As well as complete restores, Time Machine has a flashy interface that lets you explore back through time (thus the name) and recover specific old versions of any file or folder it backed up.
However, Time Machine doesn’t cope well with all files. When it decides that any part of a file has been updated, it simply makes a new copy of the entire file. If the file is a large Lightroom .lrcat (my largest is over 1.2GB) or a virtual disk image for VMware or Parallels (my Parallels disk image is 30GB) TM would spend a long time copying the file.
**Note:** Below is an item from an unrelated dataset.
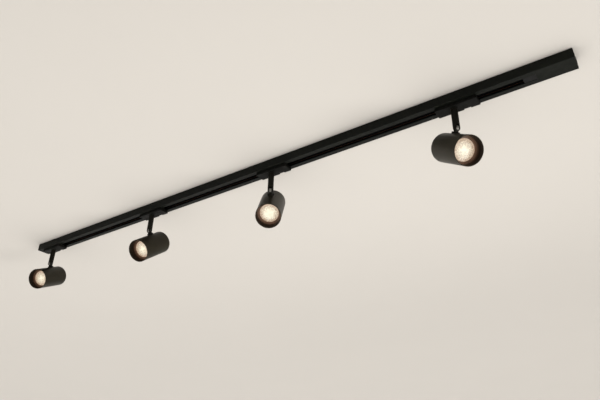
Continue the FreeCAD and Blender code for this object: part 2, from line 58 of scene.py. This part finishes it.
class Varying:
    """A number that varies over a surface. Sums and products of it become Math nodes."""

    def __init__(self, finish, socket):
        self.finish = finish
        self.socket = socket

    def math(self, operation, first, second):
        node = self.finish.add("ShaderNodeMath", {"operation": operation}, {0: first, 1: second})
        return Varying(self.finish, node.outputs["Value"])

    def __add__(self, other):
        return self.math("ADD", self, other)

    def __sub__(self, other):
        return self.math("SUBTRACT", self, other)

    def __rsub__(self, other):
        return self.math("SUBTRACT", other, self)

    def __mul__(self, other):
        return self.math("MULTIPLY", self, other)

    def __pow__(self, other):
        return self.math("POWER", self, other)

    __radd__ = __add__
    __rmul__ = __mul__

    def wave(self, length):
        """0 to 1 and back over each length."""
        return self.math("PINGPONG", self * (2 / length), 1.0)

    def ramp(self, low, high, start=0.0, end=1.0):
        """The number carried from one range to another, held at its ends."""
        sockets = {"Value": self, "From Min": low, "From Max": high, "To Min": start, "To Max": end}
        node = self.finish.add("ShaderNodeMapRange", {"clamp": True}, sockets)
        return Varying(self.finish, node.outputs["Result"])


class Finish:
    """A surface finish: a material with one shader, and the nodes that feed it."""

    def __init__(self, name, **steady):
        self.material = bpy.data.materials.new(name)
        self.material.use_nodes = True
        self.tree = self.material.node_tree
        self.tree.nodes.clear()
        sockets = {key.replace("_", " "): value for key, value in steady.items()}
        self.shader = self.add("ShaderNodeBsdfPrincipled", {}, sockets)
        self.output = self.add("ShaderNodeOutputMaterial", {}, {"Surface": self.shader.outputs["BSDF"]})
        self.place = self.add("ShaderNodeTexCoord", {}, {}).outputs["Object"]

    def add(self, kind, settings, sockets):
        """Any node: its settings first, then the values or links of its sockets."""
        node = self.tree.nodes.new(kind)
        for name, setting in settings.items():
            setattr(node, name, setting)
        for key, value in sockets.items():
            self.feed(node, key, value)
        return node

    def feed(self, node, key, value):
        """Set or link one socket, known by its place, its identifier or its name."""
        if isinstance(key, int):
            socket = node.inputs[key]
        else:
            socket = next(s for s in node.inputs if key in (s.identifier, s.name))
        if isinstance(value, Varying):
            value = value.socket
        if isinstance(value, bpy.types.NodeSocket):
            self.tree.links.new(value, socket)
        else:
            socket.default_value = value

    def shade(self, **sockets):
        """Feed the shader's own sockets."""
        for key, value in sockets.items():
            self.feed(self.shader, key.replace("_", " "), value)

    def noise(self, scale, detail=2.0, stretch=(1, 1, 1)):
        """Soft random cloudiness, about this many blobs to the metre."""
        place = self.add("ShaderNodeVectorMath", {"operation": "MULTIPLY"}, {0: self.place, 1: stretch})
        sockets = {"Vector": place.outputs["Vector"], "Scale": scale, "Detail": detail}
        return Varying(self, self.add("ShaderNodeTexNoise", {}, sockets).outputs["Fac"])

    def grains(self, scale, scatter=1.0):
        """The distance to the middle of the nearest of many packed grains."""
        sockets = {"Vector": self.place, "Scale": scale, "Randomness": scatter}
        return Varying(self, self.add("ShaderNodeTexVoronoi", {}, sockets).outputs["Distance"])

    def patches(self, scale, scatter=1.0):
        """A random number for each of many packed grains."""
        sockets = {"Vector": self.place, "Scale": scale, "Randomness": scatter}
        colour = self.add("ShaderNodeTexVoronoi", {}, sockets).outputs["Color"]
        parts = self.add("ShaderNodeSeparateColor", {}, {"Color": colour})
        return Varying(self, parts.outputs["Red"])

    def past(self, point, direction):
        """How far along a direction the surface lies from a point."""
        away = self.add("ShaderNodeVectorMath", {"operation": "SUBTRACT"}, {0: self.place, 1: point})
        sockets = {0: away.outputs["Vector"], 1: direction}
        node = self.add("ShaderNodeVectorMath", {"operation": "DOT_PRODUCT"}, sockets)
        return Varying(self, node.outputs["Value"])

    def from_point(self, point):
        """The distance from a point."""
        sockets = {0: self.place, 1: point}
        node = self.add("ShaderNodeVectorMath", {"operation": "DISTANCE"}, sockets)
        return Varying(self, node.outputs["Value"])

    def from_axis(self, point, direction):
        """The distance from a line through a point."""
        square = self.from_point(point) ** 2 - self.past(point, direction) ** 2
        return square.ramp(0, 1) ** 0.5

    def mix(self, share, first, second):
        """A colour between two others."""
        sockets = {"Factor_Float": share}
        for key, colour in (("A_Color", first), ("B_Color", second)):
            sockets[key] = colour if isinstance(colour, bpy.types.NodeSocket) else (*colour, 1)
        node = self.add("ShaderNodeMix", {"data_type": "RGBA"}, sockets)
        return next(s for s in node.outputs if s.identifier == "Result_Color")

    def bump(self, height, depth):
        """Raise the surface by a height map, in metres at its full height."""
        node = self.add("ShaderNodeBump", {}, {"Height": height, "Distance": depth, "Strength": 1.0})
        self.shade(Normal=node.outputs["Normal"])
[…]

Not only would a new copy of the file every hour quickly fill up your backup disk (causing the automatic deletion of older snapshots) but it’s likely that the file was still being modified while it was being copied (resulting in a useless corrupted backup).

You can turn Time Machine backups off via System Preferences while using those large files (of course, it’s easy to forget to turn the backups on again!) or you can configure Time Machine to always ignore specific folders. If you’ve consolidated your catalogs into one folder (see the earlier introduction of “sets”) they make perfect folders to get Time Machine to ignore. Of course you need to be sure you’re making backups of those files some other way! Note that by default Time Machine only backs up internal drives (not removable USB/Firewire drives).
Time Machine does a good job of making backups, but it only backs up to one drive. Not only does that drive need to be larger than the data on your internal drives (especially if you want to have some history available), but if that drive fails you will lose your protection (as well as any history of file changes). The way I cope with this risk is to make weekly DMG images of the Time Machine disk onto one of my backup drives (using Disk Utility). The DMG can’t easily be used to restore from directly, but after a disaster I can use another machine to extract the DMG contents onto another drive.
Incidentally, the internals of Time Machine may get an overhaul in OS X 10.6 with the introduction of the ZFS filesystem. I guess we’ll find out soon.
Lightroom backups

If you’re using Adobe Lightroom you will have seen the regular request to “backup” your catalog. Hopefully you’ve realised that this just makes a copy of the catalog file (after doing some integrity checks of course) and doesn’t actually do anything about backing up your image files. The default place it puts the backup files is a sub-folder of the catalog folder, but it’s easy to set it to use a different physical disk if that suits your configuration.
Backing up the catalog is important, even if you have it set to write metadata out as XMP to the image files. As well as the image metadata and CameraRaw edits, the catalog contains lots of data that doesn’t get saved to XMP: virtual copies, collections, flags, stacks, develop history, and any plugin-specific metadata. That’s typically data you don’t want to throw away.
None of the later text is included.